İngiltere'de cemaatsiz kiliselerin dıskotek, restoran gibi eğlenceye yönelik yapılara dönüştükleri, Jean Nouvel'in Lyon Operası , Coop Himmelblau'nun Viyana'da ki hukuk bürosu, Davidson'un Londra'da ki Oxo tower projesi vb. pek çok yaklaşım bize tarihi binaya ek ve dönüşüm konusunda farklı yaklaşımlar ile örnek teşkil etmektedirler.

Bu bağlamda seçici kurul raporunda okuduğumuz "evrensel ilkelerle bağdaşmaması, sorgulamadan kabul edilmesi" ibarelerine katılmadığımızı belirtmek isteriz.

" Binanın simgesel boyutuyla bir kültür politikası mesajı iletir konuma gelmesi" ibaresinin ise etnik bazı problemler referans alınarak ima edilmiş olduğunu zannetmekteyiz. Bu konuda mimarinin sosyal yanı ile her zaman politik bir tavır güdebileceğini söylemek isteriz. Mimari, yüzyıllardan beri politik iradenin ve ideolojinin etkisinde pek çok ürün vermiştir, bundan sonra da verecektir. Gerçi söz konusu proje kesinlikle benzer bir mesaj vermek için tasarlanmamıştır. Zaten ne işveren, ne de yerel idare bu yönde bir talepte bulunmadığı gibi konuya hassas bir duyarlılık ve çekinceyle yaklaştılar. Tasarlanan yapı bir Ortadoks kilisesi, Sinagog veya işlevi kalmamış bir posta merkezi de olabilirdi. Mimarın görevinin, kendisine verilen program arazi, hukuk ve imar verileri ile kısıtlı olduğunu ve konu ile ilgili düşüncelerini yapıtlaştırmak olduğuna inanıyoruz. 

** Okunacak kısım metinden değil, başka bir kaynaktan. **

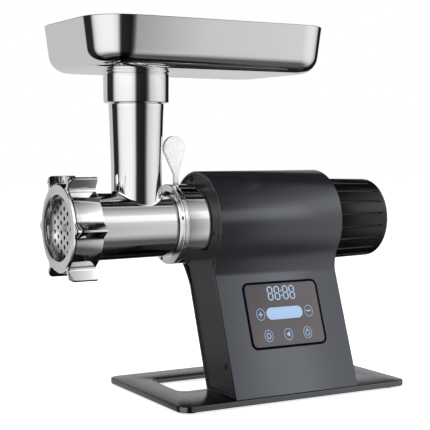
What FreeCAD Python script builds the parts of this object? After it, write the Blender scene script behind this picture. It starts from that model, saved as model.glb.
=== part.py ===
import FreeCAD, Part
import math
import os
import re
import Sketcher

# Countertop meat grinder with a removable feed head.
# Millimetres. +X runs along the barrel axis towards the motor cap, so mince leaves at -X.
# -Y is the side with the control panel and +Z is up.
# The origin is on the surface it stands on, below the middle of the whole machine.
# Sizes along X are measured from the middle of the base plate, and centre_origin() moves
# every finished sub-part from there to the origin.

SIZES = {
    # base
    "foot_height": 2.5, "foot_radius": 8, "foot_inset": 16,
    "base_length": 260, "base_depth": 166, "base_thick": 5.6, "base_corner": 11,
    "base_edge": 0.8, "slot_length": 196, "slot_front": -19, "slot_back": 50, "slot_corner": 10,
    # housing
    "axis_height": 170.5, "housing_half": 70.5, "housing_radius": 51.5, "housing_wall": 3,
    "foot_front": -79.4, "foot_back": -21.5, "lean_angle": 19.6, "waist_blend": 30,
    "foot_overlap": 20, "level_wall": 3.2, "plate_recess": 1.5, "plate_thick": 4, "plate_gap": 0.2,
    "boss_circle": 45.4, "boss_radius": 4.6, "boss_length": 12, "boss_start": 13, "boss_rib": 9.5,
    "low_screw_y": -56, "low_screw_z": 36,
    # fasteners
    "screw_radius": 2, "screw_head": 2.8, "screw_head_thick": 1.2, "screw_length": 14,
    "screw_slack": 0.1, "base_screw_radius": 2.5, "base_screw_head": 4.6, "base_screw_cap": 2.4,
    "base_screw_length": 11, "base_screw_rise": 0.6, "base_screw_sink": 3, "base_screw_bite": 8,
    "base_screw_x": 52, "base_screw_row": 15, "base_screw_slack": 0.15, "sink_slack": 0.4,
    # motor
    "can_radius": 36, "can_wall": 2.5, "can_front": 5, "can_end": 118, "can_floor": 3,
    "bearing_front": 12.2, "bearing_rear": 9, "bearing_thick": 3, "bearing_start": -1,
    "bearing_slack": 0.05, "magnet_radius": 25, "magnet_start": 15, "magnet_end": 95,
    "magnet_gap": 7, "rotor_radius": 3.5, "rotor_start": -21, "rotor_end": 134,
    "core_radius": 23, "core_start": 20, "core_end": 90, "core_slots": 12, "slot_root": 15,
    "slot_half": 1.5, "brush_radius": 11, "brush_start": 95, "brush_end": 108,
    "fan_start": 122, "fan_end": 133, "fan_hub": 7, "fan_radius": 30, "fan_blades": 9,
    "blade_half": 1, "blade_inset": 0.5, "blade_root": 6, "press_gap": 0.02,
    # gearbox
    "gear_module": 1.25, "sun_teeth": 12, "planet_teeth": 18, "ring_teeth": 48,
    "gear_pressure": 25, "gear_backlash": 0.1, "gear_tip": 0.9, "gear_root": 1.15,
    "ring_tip": 0.85, "pin_radius": 3, "pin_bore": 3.06, "carrier_radius": 26, "stub_radius": 6,
    "sun_a_start": -21, "sun_a_length": 14, "planets_a_start": -22, "planets_a_length": 14,
    "sun_b_start": -46.2, "sun_b_length": 16.15, "stub_length": 22.7,
    "planets_b_start": -46, "planets_b_length": 15, "carrier_a_front": -30,
    "carrier_a_back": -23.5, "pins_a_start": -24, "pins_a_length": 16,
    "carrier_b_front": -54, "carrier_b_back": -48, "pins_b_start": -48.5, "pins_b_length": 17.5,
    "cover_front": -65, "cover_back": -55, "ring_back": -3, "bearing_outer": 19,
    # output shaft
    "shaft_radius": 12, "shaft_bearing": 12.06, "shaft_nose": -80, "shaft_hole": 13,
    "socket_half": 6, "socket_end": -66, "tang_half": 5.7, "tang_length": 14,
    # cutting head
    "collar_front": -98.4, "collar_radius": 39, "collar_floor": -74, "collar_hub": 14,
    "spigot_bore": 31.08, "spigot_radius": 31, "head_back": -81, "joint_gap": 0.4,
    "head_flange": 39.2, "flange_thick": 4.6, "flange_blend": 2, "barrel_radius": 31.2,
    "barrel_front": 32.2, "barrel_bore": 27, "bore_end": -100, "mouth_start": -192,
    "mouth_slope": 5, "mouth_radius": 37.9, "mouth_end": -208, "plate_seat": -204,
    "chamber_radius": 31.5, "chamber_start": -194, "chamber_cone": 3,
    "journal_radius": 10, "journal_bore": 10.05, "bush_radius": 13,
    # feed tube
    "feed_x": -135.5, "feed_root": 12, "feed_low": 24.3, "feed_high": 26.1, "feed_lip": 26.4,
    "feed_knee": 56, "feed_shoulder": 110, "lip_rise": 3, "feed_top": 287.5, "feed_bore": 20.5,
    "feed_relief": 21.2, "relief_top": 29.5, "neck_seat": 23.9, "neck_seat_depth": 12,
    "feed_blend": 3, "feed_split": 29, "feed_seat": 30,
    # auger, knife and plate
    "auger_radius": 26.4, "auger_root": 10, "auger_nose": 13, "auger_pitch": 30,
    "auger_start": -103, "auger_end": -190, "flight_thick": 5, "flight_tip": 0.55,
    "flight_sink": 3, "journal_end": 0.5, "knife_half": 5, "knife_slack": 0.05,
    "knife_reach": 29, "knife_back": -197, "knife_front": -203.6, "knife_hub": 10,
    "knife_step": 1.5, "blade_low": 4, "blade_high": 5, "blade_tip_low": 1,
    "blade_tip_high": 4.5, "stud_radius": 3.8, "stud_bore": 3.86, "stud_depth": 12,
    "stud_nose": 0.6, "disc_radius": 35, "disc_slack": 0.08, "disc_thick": 6,
    "disc_hole": 2.15, "disc_pitch": 9, "disc_rings": 3, "key_half": 2, "key_reach": 35.9,
    "key_foot": 2.4, "key_sink": 1, "notch_slack": 0.3, "notch_foot": 2.8, "notch_over": 2,
    # ring nut
    "nut_front": -217, "nut_back": -188, "nut_lip": 7, "nut_opening": 31, "nut_bore": 38.2,
    "nut_radius": 42, "nut_edge": 1.5, "nut_opening_edge": 1, "fin_setback": 0.6,
    "fin_sink": 2, "fin_round": 5, "tab_reach": 54.7, "tab_half": 1.9, "tab_root": 4,
    "ridge_reach": 51, "ridge_half": 7.9, "ridge_tip": 0.9,
    # hopper
    "tray_left": -208, "tray_right": 43, "tray_front": -78, "tray_back": 83,
    "tray_rim": 362.5, "tray_bottom": 317.5, "tray_corner": 38, "tray_draft": 7.5,
    "tray_fillet": 18, "tray_wall": 1.4, "tray_hole": 27, "neck_spigot": 23.84,
    "neck_low": 31.2, "neck_high": 31.4, "neck_bottom": 288, "neck_flange": 32,
    "neck_flange_thick": 1.2, "neck_gap": 0.5, "funnel_rise": 4, "funnel_edge": 1,
    # locking lever
    "lever_x": -93, "lever_low": 209.8, "lever_half": 2.5, "lever_neck": 2.4,
    "lever_shoulder": 219.2, "grip_radius": 11.6, "grip_u": -2.3, "grip_z": 245,
    "grip_left_u": -12.7, "grip_left_z": 239.9, "grip_right_u": 8.84, "grip_right_z": 241.8,
    "lever_blend": 8, "lever_screw_radius": 3, "lever_screw_bore": 3.06,
    "lever_screw_end": 201.8, "lever_hole_depth": 19,
    # motor cap
    "cap_end": 137.7, "cap_radius": 42.5, "cap_tip": 41, "cap_wall": 3, "cap_round": 4,
    "cap_seat": 1, "flute_width": 2.4, "flute_depth": 1.1, "flute_stop": 9, "flute_over": 2,
    "flute_count": 20, "vent_inner": 12, "vent_outer": 30, "vent_half": 1.6, "vent_count": 16,
    # control panel, measured up the leaning front face
    "panel_half": 43.5, "panel_low": 44.8, "panel_high": 111.5, "panel_corner": 7,
    "bezel_width": 2.3, "bezel_height": 1, "glass_height": 0.8, "window_margin": 6,
    "window_lift": 1, "window_depth": 6, "board_thick": 1.6, "board_drop": 9,
    "post_inset": 12, "post_radius": 3,
    # mains inlet
    "inlet_y": -35.5, "inlet_z": 50.5, "inlet_half_y": 14, "inlet_half_z": 10.5,
    "inlet_depth": 22, "inlet_wall": 2, "inlet_gap": 0.2, "inlet_rim": 3, "inlet_lip": 2,
    "inlet_corner": 3, "pin_start": 4, "pin_length": 12, "pin_half_y": 1, "pin_half_z": 2,
    "pin_apart": 7, "pin_offset": 2,
    # drawing aids
    "lift": 1,
}

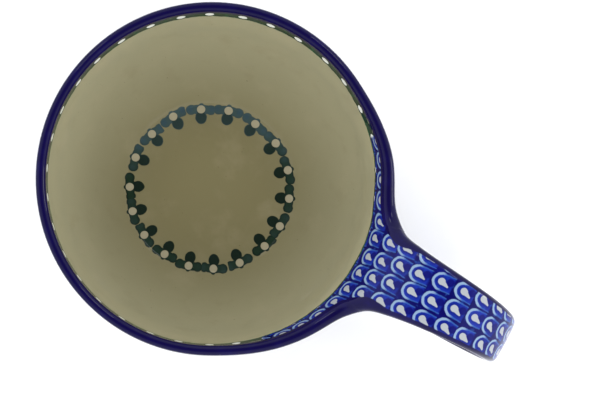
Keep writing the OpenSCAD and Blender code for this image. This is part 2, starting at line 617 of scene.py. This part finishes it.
@dataclass(frozen=True)
class BareClay:
    """Unglazed fired stoneware: matt, warm and slightly gritty, with turning rings."""

    name: str = "bare_fired_stoneware"

    def material(self) -> bpy.types.Material:
        """Builds the matt clay with its grit, toasted patches and turning marks."""
        material = bpy.data.materials.new(self.name)
        material.use_nodes = True
        tree = material.node_tree
        tree.nodes.clear()
        surface = Surface(tree)
        paint = Paint(surface, "#bfa988")
        paint.wash("#9c7f5a", surface.noise(8.0, 3.0).ramp(-0.05, 0.25) * 0.6)
        paint.wash("#6e563c", surface.noise(0.8, 1.0).ramp(0.18, 0.26) * 0.6)
        rings = (surface.radius * 9.0).apply("SINE") * 0.02
        height = rings + surface.noise(0.5, 2.0) * 0.12
        bump = add_node(tree, "ShaderNodeBump", {}, {"Strength": 1.0, "Distance": MM, "Height": height})
        clay = add_node(tree, "ShaderNodeBsdfPrincipled", {},
                        {"Base Color": paint.colour, "Roughness": surface.noise(3.0) * 0.1 + 0.85,
                         "Normal": bump.outputs[0], "IOR": 1.45})
        add_node(tree, "ShaderNodeOutputMaterial", {}, {"Surface": clay.outputs[0]})
        return material


# ---------------------------------------------------------------- clay


def deselect() -> None:
    """Leaves nothing selected and no edit mode open."""
    if bpy.context.object and bpy.context.object.mode != "OBJECT":
        bpy.ops.object.mode_set(mode="OBJECT")
    bpy.ops.object.select_all(action="DESELECT")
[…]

Bu bağlamda projenin neden yapıldığındansa, nasıl bir mimari tavırla yapıldığının incelenip, eleştirilmesinin daha mimarca ve yapıcı olacağı kanısında olduğumuzu da belirtmek isteriz. Ayrıca sergilemenin kabul etmek anlamına geldiğini düşünerek, sergi dışı bıraktığına inandığımız sayın seçici kurulun, ülke bazında ki mesletkaşlarımızın düşünce ve eleştirilerini almaktan bizi yoksun bıraktığını sansür uygulamalarının oluşabilecek mesleki tartışma - eleştiri platformunu engelleyip sürekli olarak sığlığından şikayetci olduğumuz mimari düşünce ortamını daha da yavanlaştırabileceğine inanıyoruz.